— The request —
Pull out from the material below all lines with "materials".
★ ★ ★ ★ ★ ★ ★
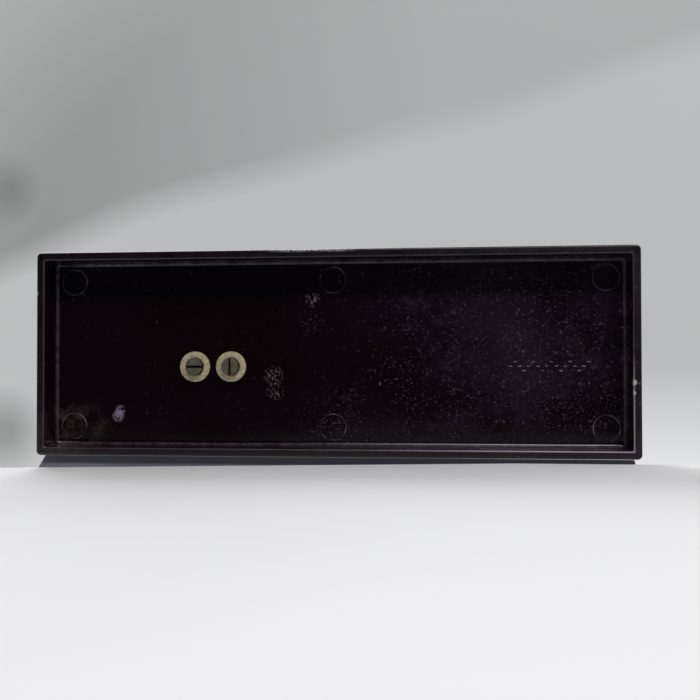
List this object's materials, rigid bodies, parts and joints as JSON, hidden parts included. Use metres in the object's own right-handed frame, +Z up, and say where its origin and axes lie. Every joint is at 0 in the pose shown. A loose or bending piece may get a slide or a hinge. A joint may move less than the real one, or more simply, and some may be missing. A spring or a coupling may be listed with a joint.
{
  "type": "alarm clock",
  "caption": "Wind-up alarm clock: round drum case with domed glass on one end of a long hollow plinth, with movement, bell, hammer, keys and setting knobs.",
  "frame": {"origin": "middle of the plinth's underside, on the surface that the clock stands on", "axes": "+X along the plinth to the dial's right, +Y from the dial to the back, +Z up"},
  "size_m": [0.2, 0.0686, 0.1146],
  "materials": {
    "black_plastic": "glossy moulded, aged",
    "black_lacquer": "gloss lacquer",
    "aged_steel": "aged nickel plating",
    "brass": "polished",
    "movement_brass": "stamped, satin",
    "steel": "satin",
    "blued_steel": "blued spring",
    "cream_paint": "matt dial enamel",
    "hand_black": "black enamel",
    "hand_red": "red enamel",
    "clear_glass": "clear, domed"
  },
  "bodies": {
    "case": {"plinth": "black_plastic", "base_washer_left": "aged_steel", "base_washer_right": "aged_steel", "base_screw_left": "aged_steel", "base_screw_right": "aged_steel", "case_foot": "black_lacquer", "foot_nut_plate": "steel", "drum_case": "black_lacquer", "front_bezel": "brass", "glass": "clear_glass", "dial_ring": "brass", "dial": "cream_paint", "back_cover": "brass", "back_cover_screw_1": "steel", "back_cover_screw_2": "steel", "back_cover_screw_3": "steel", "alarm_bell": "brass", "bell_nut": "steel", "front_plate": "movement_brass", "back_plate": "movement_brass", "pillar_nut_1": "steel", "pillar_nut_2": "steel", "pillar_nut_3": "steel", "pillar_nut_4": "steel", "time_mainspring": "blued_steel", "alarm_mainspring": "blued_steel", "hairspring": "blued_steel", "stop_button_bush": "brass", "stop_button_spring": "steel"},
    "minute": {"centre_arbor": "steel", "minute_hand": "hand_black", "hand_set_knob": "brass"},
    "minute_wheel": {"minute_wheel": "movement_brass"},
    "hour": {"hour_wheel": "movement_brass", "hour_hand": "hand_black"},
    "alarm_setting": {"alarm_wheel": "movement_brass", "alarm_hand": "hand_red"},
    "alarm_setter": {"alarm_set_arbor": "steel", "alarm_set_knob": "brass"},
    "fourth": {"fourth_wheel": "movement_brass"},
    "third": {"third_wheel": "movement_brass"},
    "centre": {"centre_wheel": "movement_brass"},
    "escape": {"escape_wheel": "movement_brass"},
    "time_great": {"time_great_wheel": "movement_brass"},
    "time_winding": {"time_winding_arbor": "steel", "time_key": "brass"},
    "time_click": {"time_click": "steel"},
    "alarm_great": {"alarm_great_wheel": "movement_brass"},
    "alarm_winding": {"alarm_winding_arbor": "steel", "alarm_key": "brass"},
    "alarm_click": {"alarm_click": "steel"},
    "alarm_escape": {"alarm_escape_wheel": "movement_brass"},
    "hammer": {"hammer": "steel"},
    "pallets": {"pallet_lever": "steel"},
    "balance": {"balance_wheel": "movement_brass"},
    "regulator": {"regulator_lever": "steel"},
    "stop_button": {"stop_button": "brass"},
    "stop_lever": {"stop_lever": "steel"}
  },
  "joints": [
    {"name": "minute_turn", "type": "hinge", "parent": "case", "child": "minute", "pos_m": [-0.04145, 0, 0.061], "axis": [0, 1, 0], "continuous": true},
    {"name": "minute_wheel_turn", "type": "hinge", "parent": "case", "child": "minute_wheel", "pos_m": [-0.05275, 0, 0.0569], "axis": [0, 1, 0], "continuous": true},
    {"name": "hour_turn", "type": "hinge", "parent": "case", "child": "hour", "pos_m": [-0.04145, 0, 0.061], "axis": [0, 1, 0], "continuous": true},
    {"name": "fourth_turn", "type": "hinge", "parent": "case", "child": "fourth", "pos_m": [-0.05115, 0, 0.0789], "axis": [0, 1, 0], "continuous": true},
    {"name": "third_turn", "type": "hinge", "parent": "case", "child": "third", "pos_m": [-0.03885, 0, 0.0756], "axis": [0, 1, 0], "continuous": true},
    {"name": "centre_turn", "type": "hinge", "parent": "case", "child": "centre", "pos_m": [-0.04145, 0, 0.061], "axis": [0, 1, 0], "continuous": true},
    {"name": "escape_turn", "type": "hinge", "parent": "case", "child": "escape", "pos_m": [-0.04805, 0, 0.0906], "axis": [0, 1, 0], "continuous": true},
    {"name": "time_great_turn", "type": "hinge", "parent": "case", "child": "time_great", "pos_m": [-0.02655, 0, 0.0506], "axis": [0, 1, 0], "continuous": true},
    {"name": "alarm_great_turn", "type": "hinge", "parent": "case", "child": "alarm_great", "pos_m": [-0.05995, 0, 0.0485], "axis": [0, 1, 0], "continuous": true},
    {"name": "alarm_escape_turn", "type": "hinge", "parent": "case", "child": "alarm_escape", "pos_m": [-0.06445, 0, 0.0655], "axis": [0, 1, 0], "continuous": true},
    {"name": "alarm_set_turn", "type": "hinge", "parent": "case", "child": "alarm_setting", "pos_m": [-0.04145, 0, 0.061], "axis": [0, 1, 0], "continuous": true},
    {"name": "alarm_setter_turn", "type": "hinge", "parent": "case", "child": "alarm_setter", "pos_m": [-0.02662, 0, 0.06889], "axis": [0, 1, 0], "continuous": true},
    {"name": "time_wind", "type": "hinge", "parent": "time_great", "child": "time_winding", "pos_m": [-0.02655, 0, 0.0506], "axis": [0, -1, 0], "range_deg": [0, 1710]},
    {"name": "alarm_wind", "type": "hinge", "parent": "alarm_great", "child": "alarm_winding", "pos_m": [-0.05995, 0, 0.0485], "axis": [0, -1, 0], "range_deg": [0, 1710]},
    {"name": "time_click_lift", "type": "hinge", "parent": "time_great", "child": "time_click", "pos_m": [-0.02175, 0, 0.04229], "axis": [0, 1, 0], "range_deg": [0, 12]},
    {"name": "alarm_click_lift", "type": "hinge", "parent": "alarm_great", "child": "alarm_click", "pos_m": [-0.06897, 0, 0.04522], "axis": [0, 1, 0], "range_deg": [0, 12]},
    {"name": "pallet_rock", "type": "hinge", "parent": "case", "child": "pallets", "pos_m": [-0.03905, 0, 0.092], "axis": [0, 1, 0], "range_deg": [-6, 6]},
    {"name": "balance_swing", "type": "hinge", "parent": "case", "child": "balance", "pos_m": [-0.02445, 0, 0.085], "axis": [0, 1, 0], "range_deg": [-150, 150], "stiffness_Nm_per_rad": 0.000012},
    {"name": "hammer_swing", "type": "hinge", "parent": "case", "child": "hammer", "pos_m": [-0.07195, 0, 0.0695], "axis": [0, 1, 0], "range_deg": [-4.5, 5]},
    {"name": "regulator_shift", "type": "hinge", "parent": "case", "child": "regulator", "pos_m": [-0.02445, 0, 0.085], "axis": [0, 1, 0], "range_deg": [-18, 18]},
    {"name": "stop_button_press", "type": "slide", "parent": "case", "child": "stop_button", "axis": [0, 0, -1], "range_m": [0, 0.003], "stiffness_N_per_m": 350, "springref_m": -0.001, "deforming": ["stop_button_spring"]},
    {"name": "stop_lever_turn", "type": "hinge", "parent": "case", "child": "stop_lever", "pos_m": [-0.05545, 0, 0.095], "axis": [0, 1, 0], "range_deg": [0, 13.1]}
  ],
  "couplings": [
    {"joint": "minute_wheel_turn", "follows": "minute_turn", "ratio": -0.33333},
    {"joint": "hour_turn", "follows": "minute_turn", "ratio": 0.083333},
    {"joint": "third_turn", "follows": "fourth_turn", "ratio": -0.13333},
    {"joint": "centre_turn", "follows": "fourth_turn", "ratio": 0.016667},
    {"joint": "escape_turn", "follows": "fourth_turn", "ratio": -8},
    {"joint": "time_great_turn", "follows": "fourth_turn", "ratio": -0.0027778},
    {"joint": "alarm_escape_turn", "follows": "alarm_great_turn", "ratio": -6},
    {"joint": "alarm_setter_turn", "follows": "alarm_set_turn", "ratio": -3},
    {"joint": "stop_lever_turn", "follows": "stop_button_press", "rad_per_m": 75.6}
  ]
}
★ ★ ★ ★ ★ ★ ★
— Written reply —
List this object's materials, rigid bodies, parts and joints as JSON, hidden parts included. Use metres in the object's own right-handed frame, +Z up, and say where its origin and axes lie. Every joint is at 0 in the pose shown. A loose or bending piece may get a slide or a hinge. A joint may move less than the real one, or more simply, and some may be missing. A spring or a coupling may be listed with a joint.
  "materials": {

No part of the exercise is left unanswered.